Abstract
Appearance editing according to user needs is a pivotal task in video editing. Existing text-guided methods often lead to ambiguities regarding user intentions and restrict fine-grained control over editing specific aspects of objects. To overcome these limitations, this paper introduces a novel approach named Zero-to-Hero, which focuses on reference-based video editing that disentangles the editing process into two distinct problems. It achieves this by first editing an anchor frame to satisfy user requirements as a reference image and then consistently propagating its appearance across other frames. We leverage correspondence within the original frames to guide the attention mechanism, which is more robust than previously proposed optical flow or temporal modules in memory-friendly video generative models, especially when dealing with objects exhibiting large motions. It offers a solid ZERO-shot initialization that ensures both accuracy and temporal consistency.
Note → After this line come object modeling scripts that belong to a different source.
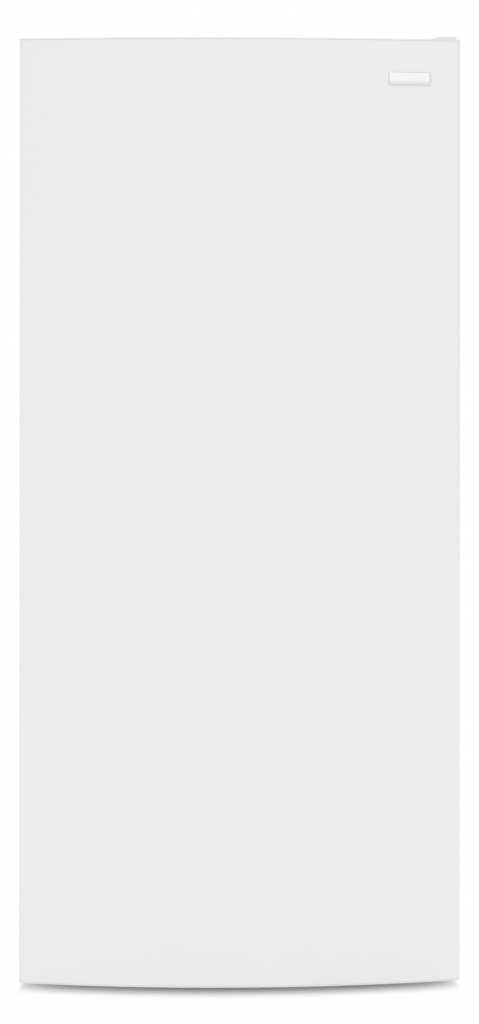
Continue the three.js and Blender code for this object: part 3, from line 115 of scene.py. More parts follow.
class Nodes:
    """A node tree and the shader at its end."""

    def __init__(self, tree, shader):
        self.tree = tree
        self.shader = tree.nodes[shader]

    def node(self, kind, values=None, output=0, **settings):
        node = with_settings(self.tree.nodes.new("ShaderNode" + kind), **settings)
        for key, value in (values or {}).items():
            if isinstance(value, Socket):
                self.tree.links.new(value.output, node.inputs[key])
            else:
                node.inputs[key].default_value = value
        if isinstance(output, tuple):
            return [Socket(self, node.outputs[each]) for each in output]
        return Socket(self, node.outputs[output])

    def feed(self, socket, value, node=None):
        self.tree.links.new(value.output, (node or self.shader).inputs[socket])

    def seen_directly(self):
        """1 for camera, mirror and glass rays, 0 for rays that carry light."""
        rays = self.node("LightPath", output=("Is Camera Ray", "Is Glossy Ray", "Is Transmission Ray"))
        return rays[0].over(rays[1]).over(rays[2])


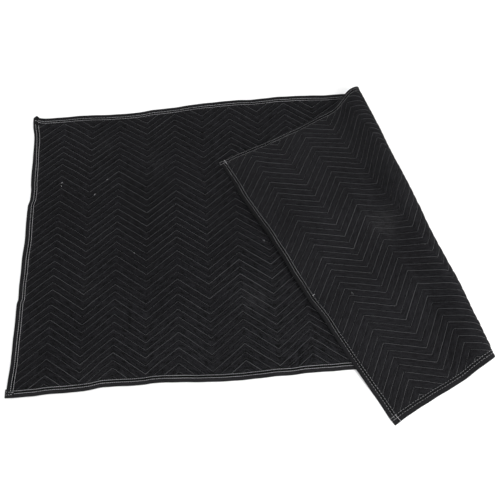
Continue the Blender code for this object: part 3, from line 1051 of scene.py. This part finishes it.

However, intervention in the attention mechanism results in compounded imaging degradation with over-saturated colors and unknown blurring issues. Starting from Zero-Stage, our HERO-Stage Holistically learns a conditional generative model for vidEo RestOration. To accurately evaluate the consistency of the appearance, we construct a set of videos with multiple appearances using Blender, enabling a fine-grained and deterministic evaluation. Our method outperforms the best-performing baseline with a PSNR improvement of 2.6 dB.
Method
Our framework. Zero-Stage: Correspondences (Corr) estimated from the anchor and target frames are utilized to guide Cross-image Attention (Attn) between the reference and anchor frames, enabling accurate appearance transfer in a zero-shot manner. Hero-Stage: We learn a conditional generative model by incorporating LoRA to process conditional tokens. There are two modes of condition injection: one condition with one LoRA (Mode 1) and two conditions with two independent LoRAs (Mode 2). Four pairs of images serve as potential training data, from a to d.